#### [Set task]
Reproduce, please, only the lines from the first line below to the line containing "from FreeCAD import", inclusive.
##### Recorded information
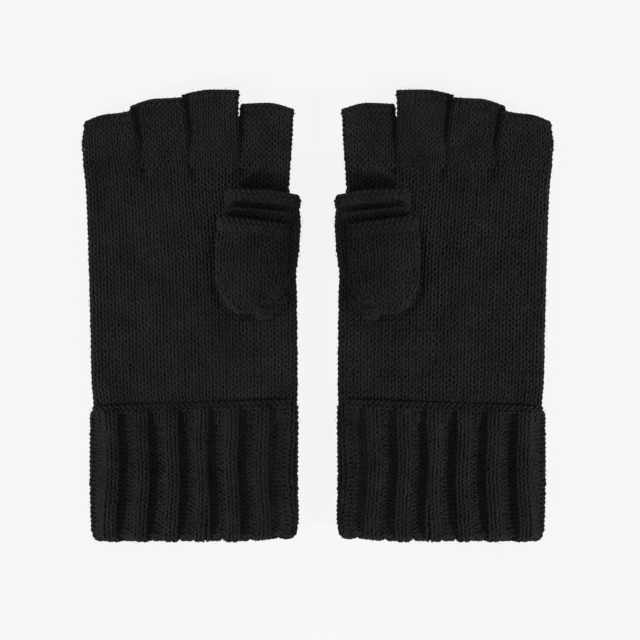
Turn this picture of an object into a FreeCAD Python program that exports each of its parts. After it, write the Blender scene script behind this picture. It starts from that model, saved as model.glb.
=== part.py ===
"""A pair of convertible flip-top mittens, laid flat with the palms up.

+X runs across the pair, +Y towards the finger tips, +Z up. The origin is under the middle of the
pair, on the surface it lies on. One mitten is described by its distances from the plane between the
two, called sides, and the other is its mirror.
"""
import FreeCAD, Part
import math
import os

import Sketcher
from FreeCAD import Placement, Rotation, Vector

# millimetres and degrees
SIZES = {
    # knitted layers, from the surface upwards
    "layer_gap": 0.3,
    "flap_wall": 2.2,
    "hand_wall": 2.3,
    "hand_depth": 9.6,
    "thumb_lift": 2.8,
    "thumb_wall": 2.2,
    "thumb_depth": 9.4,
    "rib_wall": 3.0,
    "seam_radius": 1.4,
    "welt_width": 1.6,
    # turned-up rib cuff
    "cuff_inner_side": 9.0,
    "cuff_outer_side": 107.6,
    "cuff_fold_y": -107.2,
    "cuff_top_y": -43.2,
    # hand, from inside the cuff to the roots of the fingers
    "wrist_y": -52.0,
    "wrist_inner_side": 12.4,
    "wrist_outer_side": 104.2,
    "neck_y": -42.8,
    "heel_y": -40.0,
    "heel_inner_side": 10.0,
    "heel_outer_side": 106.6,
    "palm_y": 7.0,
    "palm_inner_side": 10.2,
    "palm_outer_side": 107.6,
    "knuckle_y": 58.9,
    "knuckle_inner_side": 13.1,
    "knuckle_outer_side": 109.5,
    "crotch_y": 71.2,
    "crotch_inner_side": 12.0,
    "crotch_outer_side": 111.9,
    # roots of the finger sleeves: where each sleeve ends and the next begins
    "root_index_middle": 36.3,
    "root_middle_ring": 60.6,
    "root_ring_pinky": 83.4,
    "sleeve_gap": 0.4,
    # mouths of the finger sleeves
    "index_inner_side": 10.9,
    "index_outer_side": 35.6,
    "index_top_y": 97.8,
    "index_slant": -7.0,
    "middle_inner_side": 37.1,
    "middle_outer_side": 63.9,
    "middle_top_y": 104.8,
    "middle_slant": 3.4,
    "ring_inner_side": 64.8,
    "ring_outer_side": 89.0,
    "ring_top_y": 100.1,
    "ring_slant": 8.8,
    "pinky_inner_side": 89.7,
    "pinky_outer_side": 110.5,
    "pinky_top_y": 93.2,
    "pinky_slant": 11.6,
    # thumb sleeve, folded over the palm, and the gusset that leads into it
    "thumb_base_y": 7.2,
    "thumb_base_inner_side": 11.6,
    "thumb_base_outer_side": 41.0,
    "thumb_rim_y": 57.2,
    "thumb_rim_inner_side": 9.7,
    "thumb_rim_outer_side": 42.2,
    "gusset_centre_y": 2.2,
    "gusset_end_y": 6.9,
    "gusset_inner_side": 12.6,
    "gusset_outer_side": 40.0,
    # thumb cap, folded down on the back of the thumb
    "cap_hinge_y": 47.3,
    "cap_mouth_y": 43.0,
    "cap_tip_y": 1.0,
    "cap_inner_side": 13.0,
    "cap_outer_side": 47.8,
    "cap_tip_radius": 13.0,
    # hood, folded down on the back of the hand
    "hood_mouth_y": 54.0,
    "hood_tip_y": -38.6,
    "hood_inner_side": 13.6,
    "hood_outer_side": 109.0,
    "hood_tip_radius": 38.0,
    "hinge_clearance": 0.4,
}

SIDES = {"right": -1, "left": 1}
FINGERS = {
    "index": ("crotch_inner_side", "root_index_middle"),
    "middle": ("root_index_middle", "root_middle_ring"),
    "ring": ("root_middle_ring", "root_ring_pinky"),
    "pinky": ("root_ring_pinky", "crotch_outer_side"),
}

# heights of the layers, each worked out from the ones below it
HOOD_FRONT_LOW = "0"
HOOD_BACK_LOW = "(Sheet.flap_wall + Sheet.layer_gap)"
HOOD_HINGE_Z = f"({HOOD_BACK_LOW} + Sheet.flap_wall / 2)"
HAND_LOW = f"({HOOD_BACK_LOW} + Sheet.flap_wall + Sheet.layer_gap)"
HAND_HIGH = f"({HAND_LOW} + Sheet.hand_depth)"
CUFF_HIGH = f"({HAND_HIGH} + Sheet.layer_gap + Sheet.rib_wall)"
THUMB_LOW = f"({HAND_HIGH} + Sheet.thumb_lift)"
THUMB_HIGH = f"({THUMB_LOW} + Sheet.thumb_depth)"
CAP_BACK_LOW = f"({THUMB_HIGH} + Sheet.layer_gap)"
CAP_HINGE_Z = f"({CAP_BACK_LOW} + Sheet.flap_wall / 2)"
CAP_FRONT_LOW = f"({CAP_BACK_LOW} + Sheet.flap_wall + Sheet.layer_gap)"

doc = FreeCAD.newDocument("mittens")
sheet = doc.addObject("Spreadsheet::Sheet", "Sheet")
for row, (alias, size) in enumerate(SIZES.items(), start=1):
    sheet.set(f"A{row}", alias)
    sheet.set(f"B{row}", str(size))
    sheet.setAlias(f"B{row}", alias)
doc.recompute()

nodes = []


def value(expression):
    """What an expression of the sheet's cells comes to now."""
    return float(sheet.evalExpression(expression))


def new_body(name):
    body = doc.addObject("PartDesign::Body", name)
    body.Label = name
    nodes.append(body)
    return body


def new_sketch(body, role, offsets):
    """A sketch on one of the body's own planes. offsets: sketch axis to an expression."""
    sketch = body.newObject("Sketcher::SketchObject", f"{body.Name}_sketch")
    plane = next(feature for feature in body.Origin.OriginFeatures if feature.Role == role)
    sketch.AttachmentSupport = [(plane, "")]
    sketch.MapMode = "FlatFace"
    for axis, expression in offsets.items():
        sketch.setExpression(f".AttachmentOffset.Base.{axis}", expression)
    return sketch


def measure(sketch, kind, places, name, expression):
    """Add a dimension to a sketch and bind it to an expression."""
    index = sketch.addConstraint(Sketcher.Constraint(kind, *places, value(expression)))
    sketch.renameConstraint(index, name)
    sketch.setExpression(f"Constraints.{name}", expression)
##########
#### [Task output]
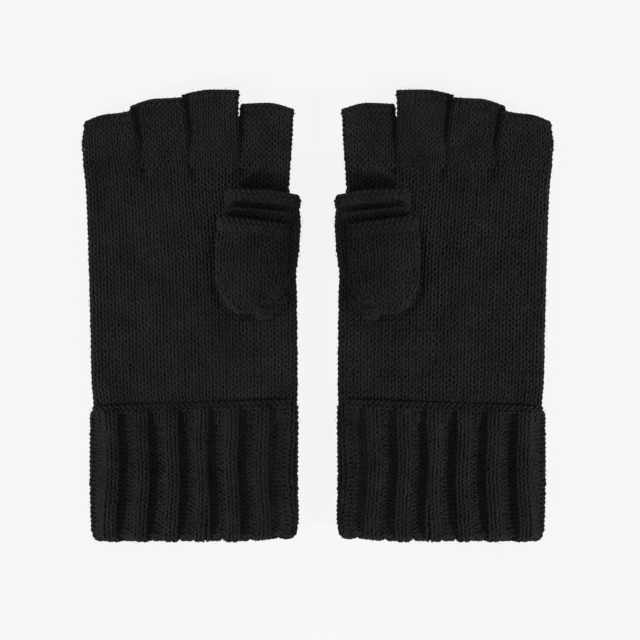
Turn this picture of an object into a FreeCAD Python program that exports each of its parts. After it, write the Blender scene script behind this picture. It starts from that model, saved as model.glb.
=== part.py ===
"""A pair of convertible flip-top mittens, laid flat with the palms up.

+X runs across the pair, +Y towards the finger tips, +Z up. The origin is under the middle of the
pair, on the surface it lies on. One mitten is described by its distances from the plane between the
two, called sides, and the other is its mirror.
"""
import FreeCAD, Part
import math
import os

import Sketcher
from FreeCAD import Placement, Rotation, Vector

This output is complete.